Ghosts In The Bible
Does the Bible seem to indicate that ghosts can be real? A case can be made for saying that it does. Consider the following: we are commanded to not communicate with ghosts lest we be defiled by them (Lev 19:31, Tanakh and NEB). We are never to go to ghosts for help (Dt 18:10, GW cf. NJB). The voice of a ghost may call out to us from the ground (Isa 29:4 cf. EVD). King Saul had forbidden the people from seeking to ask help of ghosts (1 Sam 28:3, Tanakh). Anyone who serves as a medium for either a familiar spirit OR a ghost is to be put to death (Lev 20:27, Tanakh) because going to a medium for such help can lead to demonic bondage (Harrison, Leviticus, p 207). A medium who has a ghost or familiar spirit is known as a ‘ghostwife’ or ‘ghostmistress’ (McCarter, 1 Samuel, p 418). Saul seems to forbid making images of ghosts (or ancestral spirits) in 1 Sam 28:3 (Klein, 1 Samuel, p 270). To mention only one other passage, Jesus Himself, when He appeared to His disciples after being resurrected, told them that He wasn’t a ghost because a ghost doesn’t have a flesh-and-bones body as they could see was true of Jesus (Lk 24:39, Cassirer cf. Weymouth).

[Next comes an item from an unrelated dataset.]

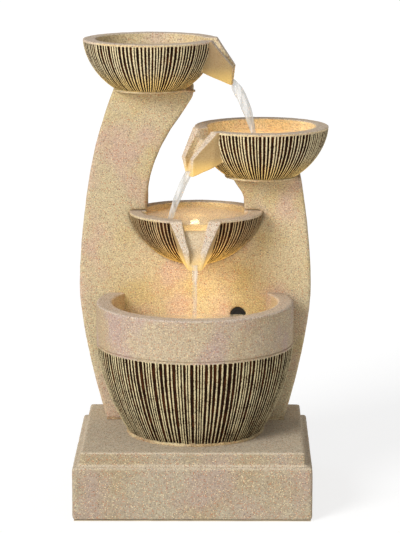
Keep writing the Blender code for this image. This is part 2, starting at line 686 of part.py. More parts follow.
def make_motor():
    y, z = PUMP_AXIS
    half = PUMP_HALF
    housing = box("pump_housing", (PUMP_BACK, y - half, z - half), (PUMP_FRONT, y + half, z + half),
                  BLACK_PLASTIC, bevel=0.0012)
    inner = half - 0.0018
    add_boolean(housing, box("motor_pocket", (PUMP_BACK - 0.005, y - inner, z - inner),
                             (PUMP_FRONT - 0.0040, y + inner, z + inner)))
    add_boolean(housing, along_x("rotor_can", 0.0095, -0.0275, PUMP_FRONT - 0.001), "UNION")
    add_boolean(housing, along_x("rotor_bore", 0.0078, -0.0258, PUMP_FRONT + 0.005))
    box("motor_end_plate", (PUMP_BACK, y - inner + GAP, z - inner + GAP),
        (PUMP_BACK + 0.0025, y + inner - GAP, z + inner - GAP), BLACK_PLASTIC)

    leg = 0.0035
    core = box("stator_core", (-0.0320, y - 0.0050, z - inner + 0.0006),
               (-0.0040, y + 0.0050, z + inner - 0.0006), STEEL)
    add_boolean(core, box("stator_gap", (-0.0280, y - 0.010, z - inner + 0.0006 + leg),
                          (0.0, y + 0.010, z + inner - 0.0006 - leg)))
    coil = box("stator_coil", (-0.0332, y - 0.0085, z - 0.0100), (-0.0276, y + 0.0085, z + 0.0100),
               COPPER, bevel=0.0012)
    add_boolean(coil, box("coil_window", (-0.0323, y - 0.0053, z - 0.020),
                          (-0.0277 + 0.002, y + 0.0053, z + 0.020)))


def make_rotor():
    """The magnet, hub and vanes turn as one on a fixed ceramic shaft."""
    impeller = along_x("impeller", ROTOR_RADIUS, -0.0230, 0.0030, MAGNET)
    add_boolean(impeller, along_x("hub", 0.0034, 0.0010, 0.0115, sides=16), "UNION")
    blades = 4
    for i in range(blades):
        vane = box(f"vane_{i}", (-0.0030, -0.0006, 0.0), (0.0030, 0.0006, VANE_RADIUS))
        vane.data.transform(Matrix.Translation((0.0, 0.0, VANE_RADIUS / 2)))
        vane.location = (0.0080, *PUMP_AXIS)
        vane.rotation_euler = (2 * math.pi * (i + 0.5) / blades, 0.0, 0.0)
        add_boolean(impeller, vane, "UNION")
    add_boolean(impeller, along_x("shaft_bore", SHAFT_RADIUS + 0.00008, -0.0300, 0.0150, sides=16))
    along_x("impeller_shaft", SHAFT_RADIUS, -0.0250, 0.0135, CERAMIC, sides=16)
    ring = [(SHAFT_RADIUS + GAP, 0.0008), (0.0030, 0.0008), (0.0030, -0.0008),
            (SHAFT_RADIUS + GAP, -0.0008)]
    facing = (0.0, math.radians(90), 0.0)
    closed_ring("rear_bush", ring, (-0.0246, *PUMP_AXIS), BLACK_RUBBER, 16, facing)
    closed_ring("front_bush", ring, (0.0129, *PUMP_AXIS), BLACK_RUBBER, 16, facing)


def make_volute():
    y, z = PUMP_AXIS
    half = PUMP_HALF - 0.001
    start = PUMP_FRONT + GAP
    volute = box("volute_cover", (start, y - half, z - half), (0.0155, y + half, z + half),
                 BLACK_PLASTIC, bevel=0.0010)
    spigot = cylinder("outlet_spigot", 0.0030, (OUTLET_X, y, z + half - 0.001),
                      (OUTLET_X, y, 0.1340), sides=20)
    add_boolean(volute, spigot, "UNION")
    add_boolean(volute, along_x("volute_hollow", 0.0112, start - 0.003, 0.0120))
    add_boolean(volute, cylinder("outlet_bore", 0.0020, (OUTLET_X, y, z + 0.005),
                                 (OUTLET_X, y, 0.1400), sides=16))
    add_boolean(volute, along_x("bush_seat", 0.0033, 0.0110, 0.0139, sides=16))
    for i in range(4):
        angle = math.pi / 4 + i * math.pi / 2
        offset = (0.0066 * math.cos(angle), 0.0066 * math.sin(angle))
        add_boolean(volute, along_x(f"intake_hole_{i}", 0.0020, 0.0100, 0.0200, sides=12,
                                    offset=offset))


def make_strainer():
    """A slotted cap that pulls off the intake, and the slider that throttles it."""
    y, z = PUMP_AXIS
    half = PUMP_HALF - 0.001
    start, end, wall = 0.0155 + GAP, 0.0275, 0.0015
    strainer = box("strainer_cover", (start, y - half, z - half), (end, y + half, z + half),
                   BLACK_PLASTIC, bevel=0.0010)
    add_boolean(strainer, box("strainer_hollow",
                              (start - 0.002, y - half + wall, z - half + wall),
                              (end - wall, y + half - wall, z + half - wall)))
    for i in range(-2, 3):
        offset = y + i * 0.0050
        add_boolean(strainer, box(f"strainer_slot_{i + 2}", (end - 0.004, offset - 0.0011, z + 0.001),
                                  (end + 0.002, offset + 0.0011, z + 0.0125)))
    add_boolean(strainer, box("throttle_window", (end - 0.004, y - 0.0050, z - 0.0085),
                              (end + 0.002, y + 0.0050, z - 0.0035)))
    for side in (-1, 1):
        near, far = sorted((y + side * 0.0066, y + side * 0.0082))
        rail = box(f"slider_rail_{(side + 1) // 2}", (end - 0.0005, near, z - 0.0150),
                   (end + 0.0020, far, z - 0.0020))
        add_boolean(strainer, rail, "UNION")

    plate = box("flow_slider", (end + GAP, y - 0.0062, z - 0.0145),
                (end + 0.0017, y + 0.0062, z - 0.0090), GREY_PLASTIC, bevel=0.0003)
    grip = box("slider_grip", (end + 0.0012, y - 0.0035, z - 0.0126),
               (end + 0.0036, y + 0.0035, z - 0.0110))
    add_boolean(plate, grip, "UNION")


def make_suction_feet():
    y, z = PUMP_AXIS
    low, high = CHAMBER_FLOOR + GAP, z - PUMP_HALF - GAP
    places = [(foot_x, foot_y) for foot_x in (-0.0310, -0.0010)
              for foot_y in (y - 0.0115, y + 0.0115)]
    for number, place in enumerate(places, start=1):
        cylinder(f"suction_foot_{number}", 0.0045, (*place, low), (*place, high), BLACK_RUBBER,
                 sides=16, end_radius=0.0022)


clear_scene()
PARTS = new_collection("tabletop_fountain")
CUTTERS = new_collection("cutters")
make_base()
make_column()
make_door()
make_bowls()
make_basin()
make_fittings()
make_lamps()
make_wiring()
make_motor()
make_rotor()
make_volute()
make_strainer()
make_suction_feet()
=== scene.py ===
"""Looks of the tabletop water fountain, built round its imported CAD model.

Metres, +Z up, +X to the right as seen from the front, +Y to the rear.
"""

import json
import math
import random

import bmesh
import bpy
import numpy as np
from mathutils import Matrix, Vector, noise


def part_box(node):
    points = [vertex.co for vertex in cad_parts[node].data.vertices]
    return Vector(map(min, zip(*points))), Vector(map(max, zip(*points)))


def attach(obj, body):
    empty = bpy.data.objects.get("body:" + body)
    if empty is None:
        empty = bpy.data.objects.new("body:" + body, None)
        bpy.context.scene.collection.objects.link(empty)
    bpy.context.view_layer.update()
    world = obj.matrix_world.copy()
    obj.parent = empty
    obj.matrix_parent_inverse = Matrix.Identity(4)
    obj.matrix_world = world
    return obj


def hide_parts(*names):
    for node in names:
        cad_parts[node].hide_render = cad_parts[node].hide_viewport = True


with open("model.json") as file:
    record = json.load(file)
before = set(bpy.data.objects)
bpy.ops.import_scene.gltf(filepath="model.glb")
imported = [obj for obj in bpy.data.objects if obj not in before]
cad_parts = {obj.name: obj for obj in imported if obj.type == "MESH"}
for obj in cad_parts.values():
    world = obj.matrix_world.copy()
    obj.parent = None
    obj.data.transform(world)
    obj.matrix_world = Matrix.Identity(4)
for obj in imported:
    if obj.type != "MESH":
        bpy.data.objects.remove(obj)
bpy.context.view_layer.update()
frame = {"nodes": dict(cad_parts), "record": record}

# ------------------------------------------------------------------ dimensions
# Bowls. A side curves in by (the depth at which it would close, its power).
BOWL_RADIUS = 0.0690
BOWL_HEIGHT = 0.0520
BOWL_INNER_RADIUS = 0.0560
BOWL_INNER_DEPTH = 0.0420
BOWL_INNER_CURVE = (0.0505, 2)
FOOT_RADIUS = 0.0370
FOOT_CURVE = (0.0619, 1.75)
ROUND_CURVE = (0.0556, 1.65)
SLEEVE_THICKNESS = 0.0040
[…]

Why should any of this matter? There is a lot of experiential evidence for the belief that some spirits/ghosts don’t immediately leave earth after the person dies and that some people can have the spirit of another person (living or dead) inhabit and influence them. People like Gabriele Amorth (a chief exorcist for the Vatican) and Dr. Kenneth McAll offer some evidence suggesting this could be true. This insight, if valid, would seem to change how we deal with some spiritual situations.
Let us neither be hoodwinked by unreliable witnesses who assert a new truth based on experience, nor be so arrogant and unteachable that we reject what should be enough credible testimony to be open to a biblically-consistent spiritual insight.
Loving trust is more important than mere head knowledge.